| Task |
The lines to return are those from the one containing "build_crown(plant, bark)" down to the one containing "imported = [obj", inclusive; return them exactly and nothing else.

------------

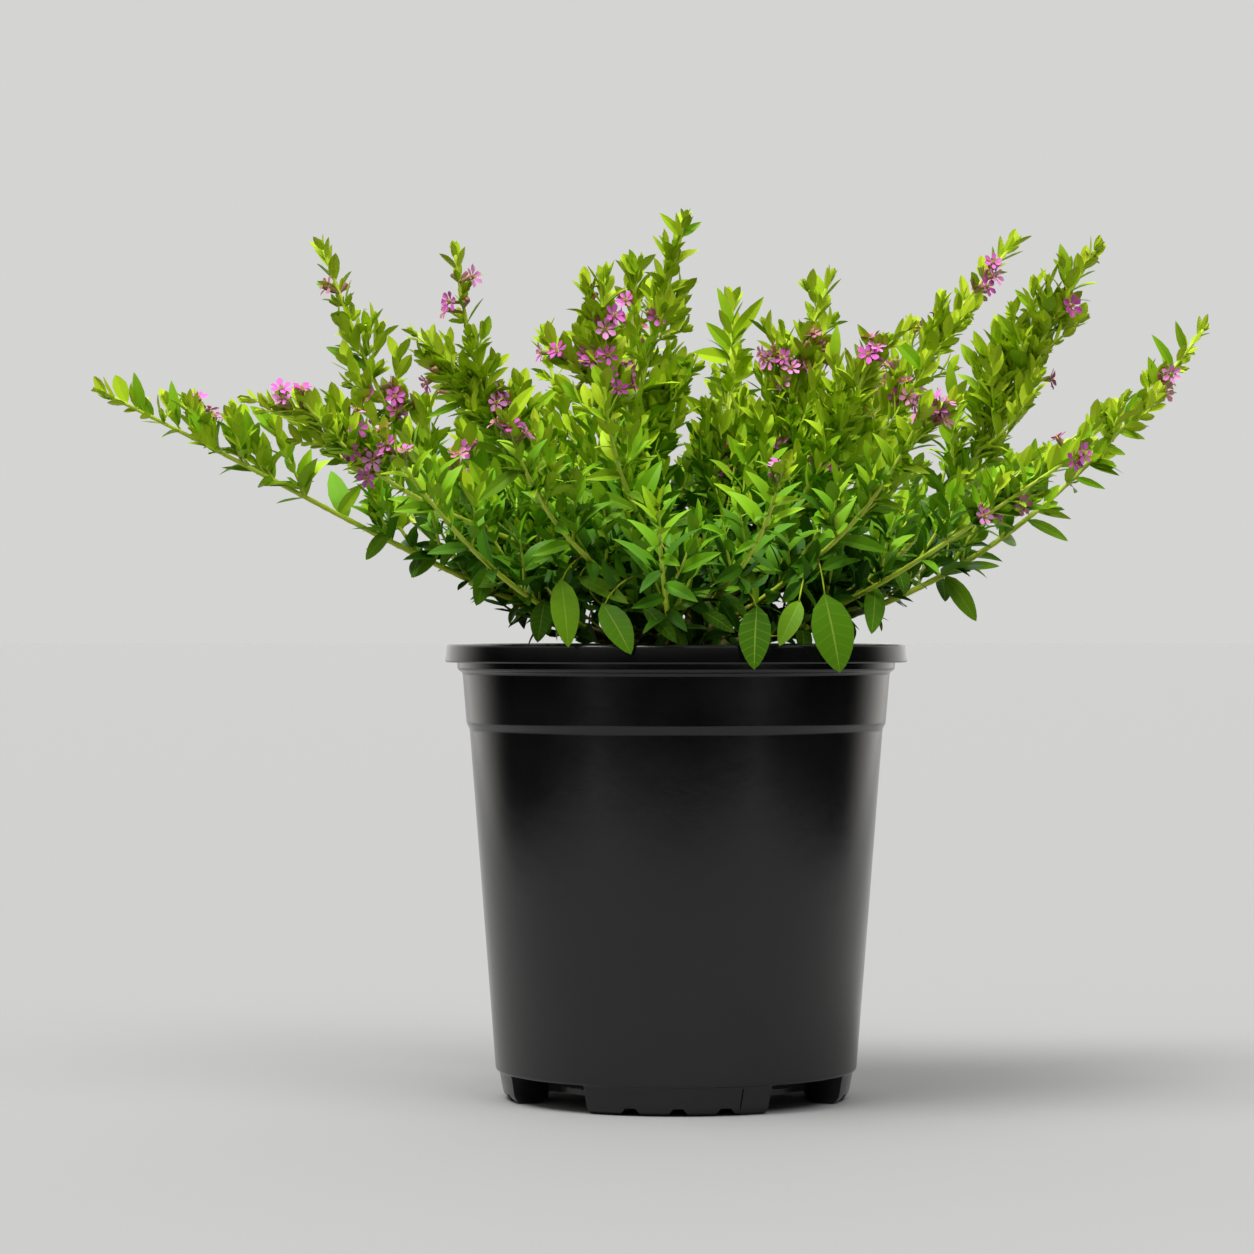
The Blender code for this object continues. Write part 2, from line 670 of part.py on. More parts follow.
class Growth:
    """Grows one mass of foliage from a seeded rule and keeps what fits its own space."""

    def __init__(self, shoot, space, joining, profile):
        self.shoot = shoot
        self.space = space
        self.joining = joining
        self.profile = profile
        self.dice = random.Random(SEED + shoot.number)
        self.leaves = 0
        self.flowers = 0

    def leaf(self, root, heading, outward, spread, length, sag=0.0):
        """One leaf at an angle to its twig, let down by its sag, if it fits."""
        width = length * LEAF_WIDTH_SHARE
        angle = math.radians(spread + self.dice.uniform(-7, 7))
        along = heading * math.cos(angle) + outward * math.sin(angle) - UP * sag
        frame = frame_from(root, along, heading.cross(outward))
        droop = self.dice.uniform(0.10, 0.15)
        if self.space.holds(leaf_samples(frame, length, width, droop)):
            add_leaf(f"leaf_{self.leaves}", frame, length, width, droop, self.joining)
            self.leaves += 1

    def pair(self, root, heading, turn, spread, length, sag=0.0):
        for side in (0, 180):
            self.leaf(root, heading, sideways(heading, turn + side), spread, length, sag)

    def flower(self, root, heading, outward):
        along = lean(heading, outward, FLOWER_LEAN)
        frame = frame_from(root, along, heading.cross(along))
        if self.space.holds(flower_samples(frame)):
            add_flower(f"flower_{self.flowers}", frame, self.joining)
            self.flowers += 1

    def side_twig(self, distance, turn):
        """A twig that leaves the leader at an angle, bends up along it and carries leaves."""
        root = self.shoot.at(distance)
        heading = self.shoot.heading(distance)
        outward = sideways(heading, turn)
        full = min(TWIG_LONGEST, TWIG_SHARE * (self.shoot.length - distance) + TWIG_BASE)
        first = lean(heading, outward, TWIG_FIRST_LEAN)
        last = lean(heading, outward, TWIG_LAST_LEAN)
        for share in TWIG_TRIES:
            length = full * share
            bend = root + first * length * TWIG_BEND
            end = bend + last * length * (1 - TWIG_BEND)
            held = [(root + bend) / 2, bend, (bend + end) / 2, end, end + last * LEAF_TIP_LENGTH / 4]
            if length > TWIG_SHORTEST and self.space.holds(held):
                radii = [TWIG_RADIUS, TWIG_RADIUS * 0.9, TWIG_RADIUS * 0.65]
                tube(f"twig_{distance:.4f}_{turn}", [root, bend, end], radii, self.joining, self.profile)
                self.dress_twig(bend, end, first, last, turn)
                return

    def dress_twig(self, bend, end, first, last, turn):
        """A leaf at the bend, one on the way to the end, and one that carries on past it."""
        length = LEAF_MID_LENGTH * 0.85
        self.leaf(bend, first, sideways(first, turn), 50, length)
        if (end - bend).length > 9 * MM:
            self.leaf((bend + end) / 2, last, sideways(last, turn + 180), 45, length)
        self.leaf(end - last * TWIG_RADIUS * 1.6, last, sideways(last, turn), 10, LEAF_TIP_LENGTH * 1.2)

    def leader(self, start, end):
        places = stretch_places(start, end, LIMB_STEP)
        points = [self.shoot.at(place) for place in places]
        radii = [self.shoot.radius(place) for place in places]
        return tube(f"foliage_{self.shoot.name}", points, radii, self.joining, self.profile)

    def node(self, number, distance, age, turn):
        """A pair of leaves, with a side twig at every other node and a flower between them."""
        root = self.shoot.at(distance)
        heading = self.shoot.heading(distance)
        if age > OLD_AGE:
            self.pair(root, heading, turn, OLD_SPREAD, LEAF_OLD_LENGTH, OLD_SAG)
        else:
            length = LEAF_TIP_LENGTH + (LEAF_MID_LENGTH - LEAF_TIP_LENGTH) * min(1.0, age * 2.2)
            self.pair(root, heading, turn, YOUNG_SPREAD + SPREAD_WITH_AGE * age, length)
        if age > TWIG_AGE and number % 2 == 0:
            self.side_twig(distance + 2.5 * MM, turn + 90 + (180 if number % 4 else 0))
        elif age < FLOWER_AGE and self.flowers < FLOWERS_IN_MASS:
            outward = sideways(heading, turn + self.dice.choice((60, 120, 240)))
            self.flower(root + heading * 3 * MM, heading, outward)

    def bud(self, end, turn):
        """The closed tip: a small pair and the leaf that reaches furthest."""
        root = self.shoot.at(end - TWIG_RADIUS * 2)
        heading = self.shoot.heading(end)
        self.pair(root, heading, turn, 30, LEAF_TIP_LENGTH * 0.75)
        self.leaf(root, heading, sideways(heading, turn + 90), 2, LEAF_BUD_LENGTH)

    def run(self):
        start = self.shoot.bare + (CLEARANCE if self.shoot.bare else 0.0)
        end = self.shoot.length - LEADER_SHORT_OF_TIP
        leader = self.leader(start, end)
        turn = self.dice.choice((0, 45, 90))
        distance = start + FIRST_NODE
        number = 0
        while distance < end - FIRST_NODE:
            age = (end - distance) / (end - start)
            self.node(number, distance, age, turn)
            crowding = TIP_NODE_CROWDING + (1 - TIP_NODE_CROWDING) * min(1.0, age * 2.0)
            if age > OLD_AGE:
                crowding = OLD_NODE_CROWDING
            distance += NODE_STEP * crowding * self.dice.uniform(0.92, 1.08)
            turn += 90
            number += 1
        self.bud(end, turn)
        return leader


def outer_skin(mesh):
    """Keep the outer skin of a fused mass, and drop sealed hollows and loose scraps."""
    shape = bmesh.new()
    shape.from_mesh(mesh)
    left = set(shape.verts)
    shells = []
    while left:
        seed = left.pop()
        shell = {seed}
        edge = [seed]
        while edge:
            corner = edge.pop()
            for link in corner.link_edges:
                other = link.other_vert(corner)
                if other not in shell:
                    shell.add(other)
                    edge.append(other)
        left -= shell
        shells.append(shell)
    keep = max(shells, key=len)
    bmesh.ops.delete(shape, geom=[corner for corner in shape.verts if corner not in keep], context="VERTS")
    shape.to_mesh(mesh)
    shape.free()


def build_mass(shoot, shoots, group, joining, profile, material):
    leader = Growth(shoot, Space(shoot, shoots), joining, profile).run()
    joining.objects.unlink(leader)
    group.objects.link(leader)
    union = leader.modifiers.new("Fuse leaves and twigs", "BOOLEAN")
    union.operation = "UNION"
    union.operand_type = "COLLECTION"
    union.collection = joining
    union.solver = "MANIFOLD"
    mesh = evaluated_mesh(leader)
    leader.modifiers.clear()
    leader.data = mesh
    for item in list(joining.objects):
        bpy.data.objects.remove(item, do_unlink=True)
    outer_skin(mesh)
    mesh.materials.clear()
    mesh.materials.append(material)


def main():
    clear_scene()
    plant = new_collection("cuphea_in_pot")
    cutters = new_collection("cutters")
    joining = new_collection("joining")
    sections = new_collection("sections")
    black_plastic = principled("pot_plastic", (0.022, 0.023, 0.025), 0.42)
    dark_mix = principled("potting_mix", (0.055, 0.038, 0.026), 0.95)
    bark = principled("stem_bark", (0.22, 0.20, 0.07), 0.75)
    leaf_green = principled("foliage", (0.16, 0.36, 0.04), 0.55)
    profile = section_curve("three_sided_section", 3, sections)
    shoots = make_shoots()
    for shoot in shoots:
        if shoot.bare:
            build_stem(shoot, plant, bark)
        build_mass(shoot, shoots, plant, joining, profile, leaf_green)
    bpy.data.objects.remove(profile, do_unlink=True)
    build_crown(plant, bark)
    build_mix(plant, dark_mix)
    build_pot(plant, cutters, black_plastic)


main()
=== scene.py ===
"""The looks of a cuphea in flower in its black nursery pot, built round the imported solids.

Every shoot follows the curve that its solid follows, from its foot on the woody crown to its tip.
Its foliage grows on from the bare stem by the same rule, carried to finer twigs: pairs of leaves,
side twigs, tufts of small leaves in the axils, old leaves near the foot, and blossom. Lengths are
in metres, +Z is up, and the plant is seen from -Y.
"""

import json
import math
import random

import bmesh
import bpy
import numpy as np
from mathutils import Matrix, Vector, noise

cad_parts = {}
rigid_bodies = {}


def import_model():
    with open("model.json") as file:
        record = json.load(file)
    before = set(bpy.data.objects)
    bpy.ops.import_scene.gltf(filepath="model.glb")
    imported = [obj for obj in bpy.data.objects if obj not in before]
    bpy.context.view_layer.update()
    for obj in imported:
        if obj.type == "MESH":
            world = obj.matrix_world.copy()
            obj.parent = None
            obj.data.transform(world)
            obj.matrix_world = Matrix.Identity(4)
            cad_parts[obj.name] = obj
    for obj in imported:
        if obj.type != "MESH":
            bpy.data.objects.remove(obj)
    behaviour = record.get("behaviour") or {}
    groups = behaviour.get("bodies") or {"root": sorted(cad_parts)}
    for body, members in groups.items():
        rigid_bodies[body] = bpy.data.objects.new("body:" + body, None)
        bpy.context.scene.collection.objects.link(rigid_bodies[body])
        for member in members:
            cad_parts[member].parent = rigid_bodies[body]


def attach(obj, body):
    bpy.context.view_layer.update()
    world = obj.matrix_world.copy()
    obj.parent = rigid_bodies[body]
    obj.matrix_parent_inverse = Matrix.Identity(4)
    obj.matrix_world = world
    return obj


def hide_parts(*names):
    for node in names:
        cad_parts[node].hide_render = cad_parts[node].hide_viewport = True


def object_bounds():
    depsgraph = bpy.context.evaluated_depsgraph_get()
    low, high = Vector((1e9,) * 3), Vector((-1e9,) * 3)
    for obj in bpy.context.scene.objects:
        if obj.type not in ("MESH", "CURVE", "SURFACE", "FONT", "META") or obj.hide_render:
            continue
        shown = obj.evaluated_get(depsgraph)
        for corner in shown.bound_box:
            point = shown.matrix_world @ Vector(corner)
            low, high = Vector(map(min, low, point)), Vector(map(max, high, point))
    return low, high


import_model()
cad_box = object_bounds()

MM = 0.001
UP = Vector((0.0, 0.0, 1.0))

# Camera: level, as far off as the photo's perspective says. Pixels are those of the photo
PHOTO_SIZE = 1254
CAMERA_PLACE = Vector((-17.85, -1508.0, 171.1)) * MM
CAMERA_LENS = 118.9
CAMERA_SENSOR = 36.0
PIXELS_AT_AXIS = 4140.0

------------

| Correct output |
    build_crown(plant, bark)
    build_mix(plant, dark_mix)
    build_pot(plant, cutters, black_plastic)


main()
=== scene.py ===
"""The looks of a cuphea in flower in its black nursery pot, built round the imported solids.

Every shoot follows the curve that its solid follows, from its foot on the woody crown to its tip.
Its foliage grows on from the bare stem by the same rule, carried to finer twigs: pairs of leaves,
side twigs, tufts of small leaves in the axils, old leaves near the foot, and blossom. Lengths are
in metres, +Z is up, and the plant is seen from -Y.
"""

import json
import math
import random

import bmesh
import bpy
import numpy as np
from mathutils import Matrix, Vector, noise

cad_parts = {}
rigid_bodies = {}


def import_model():
    with open("model.json") as file:
        record = json.load(file)
    before = set(bpy.data.objects)
    bpy.ops.import_scene.gltf(filepath="model.glb")
    imported = [obj for obj in bpy.data.objects if obj not in before]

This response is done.